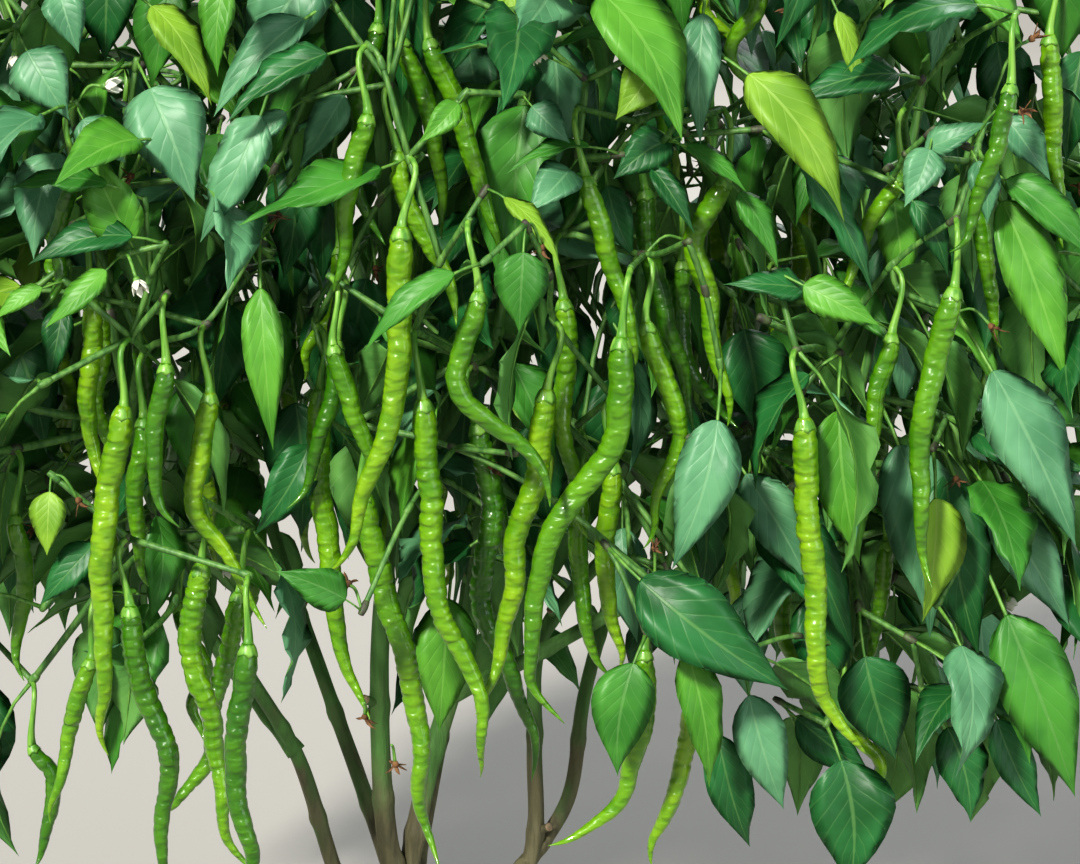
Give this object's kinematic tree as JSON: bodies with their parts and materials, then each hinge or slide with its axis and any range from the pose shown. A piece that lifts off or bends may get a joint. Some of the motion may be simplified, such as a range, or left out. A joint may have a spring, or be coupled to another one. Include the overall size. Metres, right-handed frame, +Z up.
{
  "type": "chilli pepper plant",
  "caption": "Upright chilli pepper plant on one green trunk that forks low into slim boughs, with drooping leaves and long wrinkled green pods hanging from its twigs.",
  "frame": {"origin": "middle of the trunk's flat foot, on the ground", "axes": "+Z up along the trunk, -Y towards the plant's front where most pods hang, +X to the right seen from the front"},
  "size_m": [0.8869, 0.7152, 1.1713],
  "materials": {
    "bark": "matt",
    "green_bark": "satin",
    "foliage": "satin"
  },
  "bodies": {
    "root": {"trunk": "bark", "bough_leader": "green_bark", "bough_right_leader": "green_bark", "bough_front_left": "green_bark", "bough_right": "green_bark", "bough_back_right": "green_bark", "bough_back_left": "green_bark", "bough_back_centre": "green_bark", "bough_front_centre": "green_bark", "bough_front_right": "green_bark", "bough_left": "green_bark", "bough_back_upper_left": "green_bark", "bough_back_upper_right": "green_bark", "bough_top": "green_bark", "foliage_front_centre": "foliage", "foliage_front_left": "foliage", "foliage_front_right": "foliage", "foliage_left": "foliage", "foliage_right": "foliage", "foliage_back_left": "foliage", "foliage_back_centre": "foliage", "foliage_back_right": "foliage", "foliage_upper_front_left": "foliage", "foliage_upper_front_right": "foliage", "foliage_upper_back_left": "foliage", "foliage_upper_back_right": "foliage", "foliage_top": "foliage"}
  },
  "joints": []
}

• • •

● **DIRECTIONS**
Only a number is wanted: how many lines of the material include the word "from".

● **EXPECTED ANSWER**
3